## BEGIN DATASET
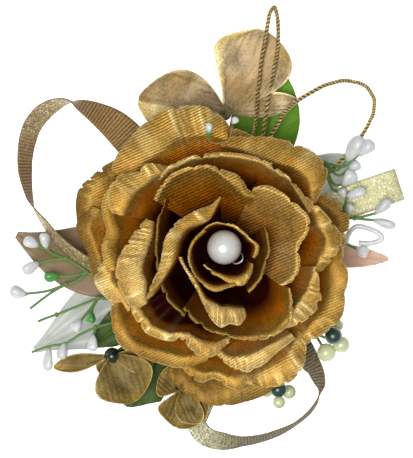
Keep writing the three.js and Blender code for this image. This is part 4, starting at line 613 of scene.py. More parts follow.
class Piece:
    """One mesh in the making: grids shaped as sheets, tubes and beads."""

    def __init__(self):
        self.mesh = bmesh.new()
        self.pattern = self.mesh.loops.layers.uv.new("Fabric")
        # Depth carries painted shade; tint carries painted light and shade on petals and cords, and real
        # colour on ribbons and buds
        self.depth = self.mesh.verts.layers.float.new("depth")
        self.tint = self.mesh.verts.layers.float.new("tint")
        self.ribs = self.mesh.verts.layers.float.new("ribs")

    def grid(self, surface, columns, rows, pattern=None, material=0, tint=0.0, ribs=0.0):
        """A grid whose points the surface places: it takes u and v from 0 to 1 and gives millimetres,
        and may give a depth, which the finishes paint as shade, and a tint from 0 to 1 as well. The pattern
        turns its points into cloth cut flat. The tint may be a function of u and v too. Ribs says how much
        more its ribs show."""
        made = bmesh.ops.create_grid(self.mesh, x_segments=columns, y_segments=rows, size=0.5)["verts"]
        net = [[None] * (rows + 1) for _ in range(columns + 1)]
        for vert in made:
            u, v = vert.co.x + 0.5, vert.co.y + 0.5
            net[round(u * columns)][round(v * rows)] = vert
            placed = surface(u, v)
            colour = tint(u, v) if callable(tint) else tint
            point, depth, colour = placed if isinstance(placed, tuple) else (placed, 0.0, colour)
            vert.co = point
            vert[self.depth] = depth
            vert[self.ribs] = ribs
            vert[self.tint] = colour
        flat = (pattern or cut_straight)([[vert.co for vert in column] for column in net])
        cut = {vert: flat[i][j] for i, column in enumerate(net) for j, vert in enumerate(column)}
        for loop in self.colour_faces(made, material):
            loop[self.pattern].uv = cut[loop.vert]
        return made

    def colour_faces(self, made, material):
        """Smooths the faces of new points, gives them their material and lists their corners."""
        faces = {face for vert in made for face in vert.link_faces}
        for face in faces:
            face.material_index = material
            face.smooth = True
        return [loop for face in faces for loop in face.loops]

    def tube(self, points, radius, sides=12, steps=24, material=0, tint=0.0, lobes=None):
        """A closed tube along a route; radius is a number or a function of the share of the length, and
        lobes gives the radius' share at an angle and a share of the length."""
        frames = route_frames(points, steps)
        size = radius if callable(radius) else lambda t: radius

        def skin(u, v):
            place, across, over = frames[round(v * steps)]
            turn = 2 * math.pi * u
            reach = size(v) * (lobes(turn, v) if lobes else 1)
            return place + (across * math.cos(turn) + over * math.sin(turn)) * reach

        self.seal(self.grid(skin, sides, steps, material=material, tint=tint))

    def seal(self, made, closed=True):
        """Merges a rolled grid's seam and poles, closes its open ends and turns its faces outwards."""
        faces = {face for vert in made for face in vert.link_faces}
        bmesh.ops.remove_doubles(self.mesh, verts=made, dist=1e-4)
        left = [face for face in faces if face.is_valid]
        rims = {edge for face in left for edge in face.edges if edge.is_boundary} if closed else None
        if rims:
            caps = bmesh.ops.holes_fill(self.mesh, edges=list(rims), sides=0)["faces"]
            for cap in caps:
                cap.material_index = left[0].material_index
            left += caps
        bmesh.ops.recalc_face_normals(self.mesh, faces=left)

    def ball(self, centre, radius, material=0, around=24, up=16, squash=1.0):
        """A closed ball, a little flattened where squash is under 1."""
        made = bmesh.ops.create_uvsphere(self.mesh, u_segments=around, v_segments=up, radius=radius)["verts"]
        for vert in made:
            vert.co.z *= squash
            vert.co += centre
        for loop in self.colour_faces(made, material):
            loop[self.pattern].uv = (loop.vert.co.x, loop.vert.co.y)

    def finish(self, name, materials, replaces, thickness=0.0, body="corsage"):
        """Turns the mesh into an object in metres, with its materials, that rides on its body."""
        bmesh.ops.scale(self.mesh, vec=(MM, MM, MM), verts=self.mesh.verts)
        data = bpy.data.meshes.new(name)
        self.area = sum(face.calc_area() for face in self.mesh.faces)
        self.mesh.to_mesh(data)
        self.mesh.free()
        made = add_object(name, data)
        for material in materials:
            data.materials.append(material)
        if thickness:
            wall = made.modifiers.new("Thickness", "SOLIDIFY")
            wall.thickness = thickness * MM
            wall.offset = 0
            wall.material_offset_rim = len(materials) - 1
        if body:
            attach(made, body)
        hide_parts(*replaces)
        return made


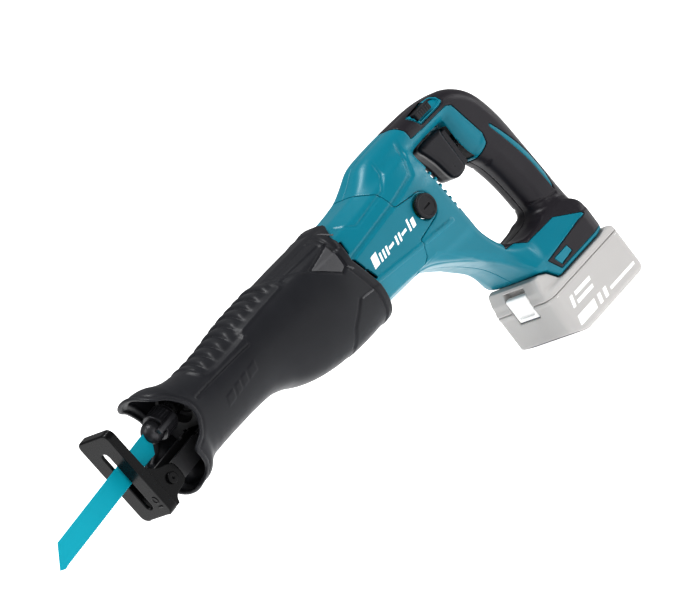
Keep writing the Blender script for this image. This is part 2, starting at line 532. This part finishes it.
## END DATASET
▶ **PROBLEM**
Set all of the records down again, exactly as they stand.

▶ **RESPONSE TO THIS EXERCISE**
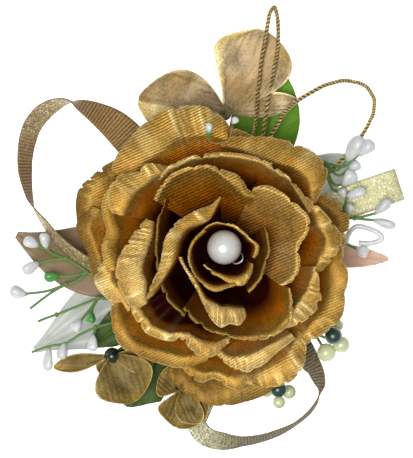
Keep writing the three.js and Blender code for this image. This is part 4, starting at line 613 of scene.py. More parts follow.
class Piece:
    """One mesh in the making: grids shaped as sheets, tubes and beads."""

    def __init__(self):
        self.mesh = bmesh.new()
        self.pattern = self.mesh.loops.layers.uv.new("Fabric")
        # Depth carries painted shade; tint carries painted light and shade on petals and cords, and real
        # colour on ribbons and buds
        self.depth = self.mesh.verts.layers.float.new("depth")
        self.tint = self.mesh.verts.layers.float.new("tint")
        self.ribs = self.mesh.verts.layers.float.new("ribs")

    def grid(self, surface, columns, rows, pattern=None, material=0, tint=0.0, ribs=0.0):
        """A grid whose points the surface places: it takes u and v from 0 to 1 and gives millimetres,
        and may give a depth, which the finishes paint as shade, and a tint from 0 to 1 as well. The pattern
        turns its points into cloth cut flat. The tint may be a function of u and v too. Ribs says how much
        more its ribs show."""
        made = bmesh.ops.create_grid(self.mesh, x_segments=columns, y_segments=rows, size=0.5)["verts"]
        net = [[None] * (rows + 1) for _ in range(columns + 1)]
        for vert in made:
            u, v = vert.co.x + 0.5, vert.co.y + 0.5
            net[round(u * columns)][round(v * rows)] = vert
            placed = surface(u, v)
            colour = tint(u, v) if callable(tint) else tint
            point, depth, colour = placed if isinstance(placed, tuple) else (placed, 0.0, colour)
            vert.co = point
            vert[self.depth] = depth
            vert[self.ribs] = ribs
            vert[self.tint] = colour
        flat = (pattern or cut_straight)([[vert.co for vert in column] for column in net])
        cut = {vert: flat[i][j] for i, column in enumerate(net) for j, vert in enumerate(column)}
        for loop in self.colour_faces(made, material):
            loop[self.pattern].uv = cut[loop.vert]
        return made

    def colour_faces(self, made, material):
        """Smooths the faces of new points, gives them their material and lists their corners."""
        faces = {face for vert in made for face in vert.link_faces}
        for face in faces:
            face.material_index = material
            face.smooth = True
        return [loop for face in faces for loop in face.loops]

    def tube(self, points, radius, sides=12, steps=24, material=0, tint=0.0, lobes=None):
        """A closed tube along a route; radius is a number or a function of the share of the length, and
        lobes gives the radius' share at an angle and a share of the length."""
        frames = route_frames(points, steps)
        size = radius if callable(radius) else lambda t: radius

        def skin(u, v):
            place, across, over = frames[round(v * steps)]
            turn = 2 * math.pi * u
            reach = size(v) * (lobes(turn, v) if lobes else 1)
            return place + (across * math.cos(turn) + over * math.sin(turn)) * reach

        self.seal(self.grid(skin, sides, steps, material=material, tint=tint))

    def seal(self, made, closed=True):
        """Merges a rolled grid's seam and poles, closes its open ends and turns its faces outwards."""
        faces = {face for vert in made for face in vert.link_faces}
        bmesh.ops.remove_doubles(self.mesh, verts=made, dist=1e-4)
        left = [face for face in faces if face.is_valid]
        rims = {edge for face in left for edge in face.edges if edge.is_boundary} if closed else None
        if rims:
            caps = bmesh.ops.holes_fill(self.mesh, edges=list(rims), sides=0)["faces"]
            for cap in caps:
                cap.material_index = left[0].material_index
            left += caps
        bmesh.ops.recalc_face_normals(self.mesh, faces=left)

    def ball(self, centre, radius, material=0, around=24, up=16, squash=1.0):
        """A closed ball, a little flattened where squash is under 1."""
        made = bmesh.ops.create_uvsphere(self.mesh, u_segments=around, v_segments=up, radius=radius)["verts"]
        for vert in made:
            vert.co.z *= squash
            vert.co += centre
        for loop in self.colour_faces(made, material):
            loop[self.pattern].uv = (loop.vert.co.x, loop.vert.co.y)

    def finish(self, name, materials, replaces, thickness=0.0, body="corsage"):
        """Turns the mesh into an object in metres, with its materials, that rides on its body."""
        bmesh.ops.scale(self.mesh, vec=(MM, MM, MM), verts=self.mesh.verts)
        data = bpy.data.meshes.new(name)
        self.area = sum(face.calc_area() for face in self.mesh.faces)
        self.mesh.to_mesh(data)
        self.mesh.free()
        made = add_object(name, data)
        for material in materials:
            data.materials.append(material)
        if thickness:
            wall = made.modifiers.new("Thickness", "SOLIDIFY")
            wall.thickness = thickness * MM
            wall.offset = 0
            wall.material_offset_rim = len(materials) - 1
        if body:
            attach(made, body)
        hide_parts(*replaces)
        return made


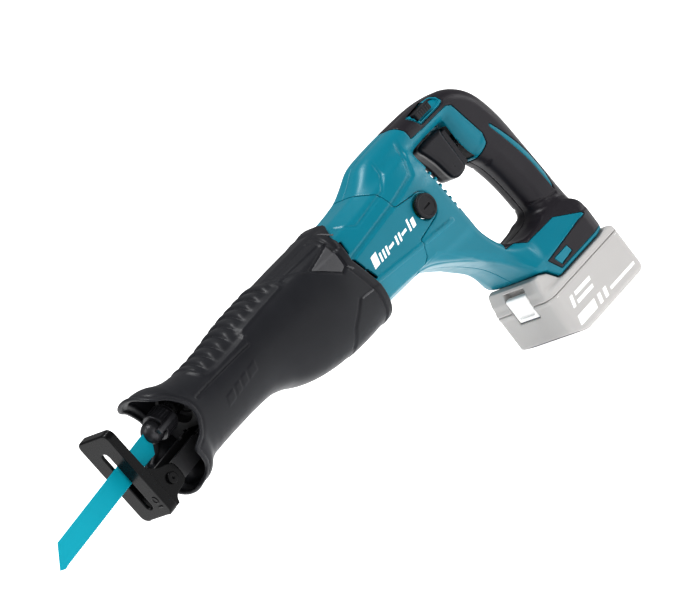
Keep writing the Blender script for this image. This is part 2, starting at line 532. This part finishes it.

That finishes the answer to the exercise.